Ama senin masalın da çoktan bitti Asuman
Sömürgeci aydınların despotizmi piyasayı kasıp kavuruyor, herkes onların ağzına bakıyordu. Onlar da maşallah kaptırıp gidiyorlardı. Her alanda çözüm önerileri sunuyor, hatta bazen önce sorun...
Sömürgeci aydınların despotizmi piyasayı kasıp kavuruyor, herkes onların ağzına bakıyordu.
Onlar da maşallah kaptırıp gidiyorlardı.
Her alanda çözüm önerileri sunuyor, hatta bazen önce sorun üretip sonra çözüm buluyorlardı.

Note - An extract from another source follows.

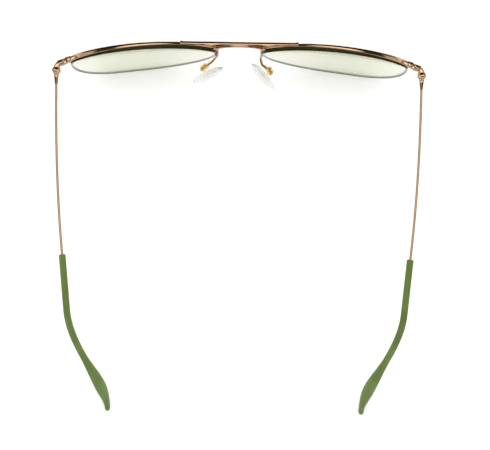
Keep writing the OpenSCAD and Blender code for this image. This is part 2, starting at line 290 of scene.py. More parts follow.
def inset(outline, distance):
    """The outline, which runs anticlockwise, moved inwards."""
    n = len(outline)
    moved = []
    for i in range(n):
        run = (outline[(i + 1) % n] - outline[i - 1]).normalized()
        moved.append(outline[i] + distance * Vector((-run.y, run.x)))
    return moved


def slab(outline, low, high, soft=0.2, corner=0.35):
    """An upright block over an outline, with rounded corners and softened edges."""
    area = sum(p[0] * q[1] - q[0] * p[1] for p, q in zip(outline[-1:] + outline[:-1], outline))
    base = rounded(outline if area > 0 else outline[::-1], corner)
    turn = (0, 30, 60, 90)
    levels = [(soft * (1 - sind(a)), low + soft * (1 - cosd(a))) for a in turn]
    levels += [(soft * (1 - sind(a)), high - soft * (1 - cosd(a))) for a in reversed(turn)]
    return Shape().skin([[Vector((p.x, p.y, z)) for p in inset(base, distance)] for distance, z in levels])


def block(low, high):
    """A plain box between two corners."""
    xs, ys, zs = zip(low, high)
    points = [(x, y, z) for x in xs for y in ys for z in zs]
    return Shape().add(
        points, [[0, 1, 3, 2], [4, 6, 7, 5], [0, 4, 5, 1], [2, 3, 7, 6], [0, 2, 6, 4], [1, 5, 7, 3]])


def joined(*shapes):
    """Several shapes of one material as one."""
    whole = Shape()
    for shape in shapes:
        whole.add(shape.points, shape.faces)
    return whole


def placed(name, data):
    """A new object in the scene."""
    thing = bpy.data.objects.new(name, data)
    bpy.context.scene.collection.objects.link(thing)
    return thing


SHARP = 38


def make(name, shape, side, materials, sharp=SHARP):
    """Writes a shape as a mesh object, mirrored for the right side.

    Its edges are smooth where they turn by less than the sharp angle.
    """
    flip = MIRROR[side]
    mesh = bpy.data.meshes.new(name)
    points = [(p.x * flip * MM, p.y * MM, p.z * MM) for p in shape.points]
    mesh.from_pydata(points, [], shape.faces)
    mesh.polygons.foreach_set("material_index", shape.kinds)
    tidy = bmesh.new()
    tidy.from_mesh(mesh)
    bmesh.ops.recalc_face_normals(tidy, faces=tidy.faces)
    tidy.to_mesh(mesh)
    tidy.free()
    mesh.shade_smooth()
    mesh.set_sharp_from_angle(angle=radians(sharp))
    for material in materials:
        mesh.materials.append(material)
    return placed(name, mesh)


def flip_matrix(side):
    """Mirrors what belongs to the right side."""
    return Matrix.Diagonal((MIRROR[side], 1, 1, 1))


def carve(thing, cutter):
    """Cuts a shape, which is already where it goes, out of a made piece."""
    tool = make("cutter", cutter, LEFT, [])
    change = thing.modifiers.new("cut", "BOOLEAN")
    change.object = tool
    change.solver = "EXACT"
    found = bpy.context.evaluated_depsgraph_get()
    mesh = bpy.data.meshes.new_from_object(thing.evaluated_get(found))
    thing.modifiers.clear()
    old = thing.data
    thing.data = mesh
    bpy.data.meshes.remove(old)
    bpy.data.objects.remove(tool)
    thing.data.name = thing.name
    thing.data.set_sharp_from_angle(angle=radians(SHARP))


def settle(thing, node, body):
    """A made piece rides on its body, and stands for its CAD node."""
    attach(thing, body)
    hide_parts(node)


# ---------------------------------------------------------------- materials

def add(tree, kind, inputs=(), **settings):
    """Adds a node. An input given as a socket is linked, and any other value is set."""
    node = tree.nodes.new(kind)
    for key, value in settings.items():
        setattr(node, key, value)
    for key, value in dict(inputs).items():
        if isinstance(value, bpy.types.NodeSocket):
            tree.links.new(value, node.inputs[key])
        else:
            node.inputs[key].default_value = value
    return node


def new_material(name):
    """An empty material and its node tree."""
    material = bpy.data.materials.new(name)
    material.use_nodes = True
    material.node_tree.nodes.clear()
    return material, material.node_tree


def noise(tree, scale, detail=3.0, stretch=(1, 1, 1)):
    """Cloudy noise in space. scale is in clouds per metre."""
    where = add(tree, "ShaderNodeTexCoord").outputs["Object"]
    mapped = add(tree, "ShaderNodeMapping", {"Vector": where, "Scale": stretch}).outputs[0]
    inputs = {"Vector": mapped, "Scale": scale, "Detail": detail}
    return add(tree, "ShaderNodeTexNoise", inputs).outputs["Fac"]


def portion(tree, value, low, high):
    """Runs from 0 where the value is low to 1 where it is high."""
    return add(tree, "ShaderNodeMapRange", {"Value": value, "From Min": low, "From Max": high}).outputs[0]


def height_share(tree, low, high):
    """Runs from 0 at one height to 1 at another."""
    where = add(tree, "ShaderNodeTexCoord").outputs["Object"]
    return portion(tree, add(tree, "ShaderNodeSeparateXYZ", {0: where}).outputs["Z"], low * MM, high * MM)


def ramp(tree, factor, stops):
    """A colour ramp. stops are (place, colour), and a number stands for a grey."""
    node = add(tree, "ShaderNodeValToRGB", {"Fac": factor})
    band = node.color_ramp
    while len(band.elements) < len(stops):
        band.elements.new(0.5)
    for element, (place, colour) in zip(band.elements, stops):
        element.position = place
        grey = (colour, colour, colour)
        element.color = (*(colour if isinstance(colour, tuple) else grey), 1)
    return node.outputs["Color"]


# The sockets that the Mix node uses for colours.
MIX_A, MIX_B, MIX_OUT = 6, 7, 2


def mixed(tree, factor, first, second, blend="MIX"):
    """Two colours mixed, each a socket or a value."""
    inputs = {"Factor": factor, MIX_A: first, MIX_B: second}
    return add(tree, "ShaderNodeMix", inputs, data_type="RGBA", blend_type=blend).outputs[MIX_OUT]


def bump(tree, height, strength, distance):
    """Small dents and bumps in a surface. distance is in metres."""
    inputs = {"Height": height, "Strength": strength, "Distance": distance}
    return add(tree, "ShaderNodeBump", inputs).outputs[0]


def finish_material(tree, surface, volume=None):
    """Joins the last shaders to the material's output."""
    out = add(tree, "ShaderNodeOutputMaterial", {"Surface": surface})
    if volume is not None:
        tree.links.new(volume, out.inputs["Volume"])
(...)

Kavramlaştırmaları, tasnifleri de hep "çözülmeye" mündemiçti.
Bir defasında Irak'ı, "Sünniler, Şiiler ve Kürtler" şeklinde tasnif etmişlerdi.
Sanki Kürtlerin bir mezhebi yoktu veya sanki Sünnilik ve Şiilik bir kavmin adıydı.
Evet, bu aydın ulemasına göre, Kürtlerin bir bakıma "mezhebi" yoktu. Zira o "mezhebi" kendileri içtihat marifetiyle oluşturacaklardı.
Bu nedenle matine-suare IRA, FARC, ETA vesaireden örnekler taşımaya başlamışlardı.
Kimsecikler de bambaşka tarihi tecrübelerden geçmiş, bambaşka mana iklimiyle yoğrulmuş halklardan çözüm önerileri nakletmenin garabetini sorgulamadı.